A política mais conservadora para composição dos estoques, adotada ao longo da crise pelos varejistas, ampliou o impacto da greve dos caminhoneiros no setor. Com a falta de produtos indo além dos hortifruti, as chances de faltar produtos não perecíveis nas gôndolas será ainda mais rápida nos pequenos mercados e operações de vizinhança.
“Quando há greve de caminhões, o impacto direto no varejo alimentar se dá nos produtos perecíveis, que precisam de reposição diária. O que notamos agora é que começam a faltar também produtos não perecíveis, e isso mostra a fragilidade dos estoques do comércio”, comentou o especialista em logística e ex-diretor de uma das principais redes supermercadistas do País, Carlos Souto.
O problema da falta de produtos fica ainda mais evidente nos pequenos mercados de bairro. O empresário Vladimir Hama, dono de duas unidades do Hama Mais, no Mato Grosso do Sul, precisou racionar a venda de produtos por cliente, principalmente os de necessidade básica, como papel higiênico. “No final da manhã [de ontem] começamos a limitar as vendas.
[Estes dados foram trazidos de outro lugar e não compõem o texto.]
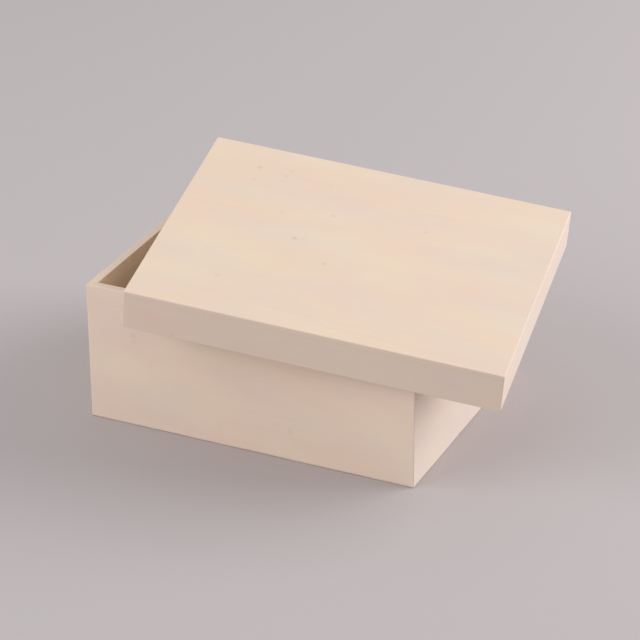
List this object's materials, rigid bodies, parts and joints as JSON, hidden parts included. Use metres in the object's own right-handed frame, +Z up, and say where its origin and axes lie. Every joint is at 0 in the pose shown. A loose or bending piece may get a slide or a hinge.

Há um certo desespero do consumidor.”
Questionado sobre o nível dos estoques antes da greve, Hama admite estar abaixo do ideal. “Não havia demanda que justificasse compor um alto estoque”, crava.
O empresário garantiu não ter elevado os preços mediante à demanda maior que a oferta, mas conta que concorrentes fizeram. “Meu estoque de hortifruti acabou muito cedo, mas vi lojas em que foi feito um racionamento na quarta-feira, e na quinta-feira os preços já estavam dobrados”, conta.
“No Rio de Janeiro a batata passou de R$ 1,3 para R$ 5,6 de uma semana para a outra”, corrobora Carlos Souto, ressaltando que há muita má fé. “Há muita fake news nas redes sociais e isso causa pânico no consumidor, e o varejista de má fé aproveita para tirar vantagem”, conta.
Efeito cascataA política de racionamento das vendas também foi adotada por grandes varejistas. O Carrefour, por exemplo, limitou para até cinco unidades por cliente a venda dos produtos. Há registros ainda de outros grandes grupos seguindo o mesmo caminho.
No Rio Grande do Norte, um dos estados mais afetados pela greve, a política de racionamento tem sido generalizada.
De acordo com o presidente do Sindicato do Comércio Varejista de Alimentos no estado, Geraldo Paiva Júnior, o motivo do desabastecimento é que os mercados são supridos por produtos comprados em outros estados.
“Os supermercados de outros estados costumam comprar da Central de Abastecimento local, que também já apresenta problemas. Acredito que, a partir dessa sexta-feira, comece a faltar em mais supermercados. O nosso estoque de cereais e mercearia pode ter baixas significativas a partir da segunda-feira que vem, caso a situação não mude”, alertou.
Segundo a Associação Brasileira de Supermercados (Abras) os estados do Mato Grosso, Mato Grosso do Sul, Pará, Paraíba, Rio de Janeiro, Minas Gerais, Ceará, Espírito Santo, Pernambuco, Tocantins, Santa Catarina, Paraná e São Paulo já registram casos de faltas de produtos perecíveis.
As empresas associadas à Associação Brasileira das Indústrias da Alimentação (Abia) apontam que são mais de 325 caminhões com alimentos perecíveis parados em estradas de Minas Gerais, Goiás, Distrito Federal, Tocantins, Rio Grande do Sul e Rio de Janeiro.
No Sul do País, o vice presidente da Associação Catarinense de Supermercados (Acats), Nazareno Dorneles Alves, também relata problemas. “Além de não conseguir abastecer os centros de distribuição, os mercados não conseguem transportar os produtos do depósito para unidades.”
Ontem (24), a FecomercioSP estimou que a greve pode acarretar perdas na ordem de R$ 570 milhões por dia só na cidade de São Paulo. No cenário estadual, o prejuízo pode diário pode atingir R$ 1,8 bilhão e no nacional, R$ 5,4 bilhões. A entidade ressalta que, prorrogada a paralisação, mais setores serão prejudicados.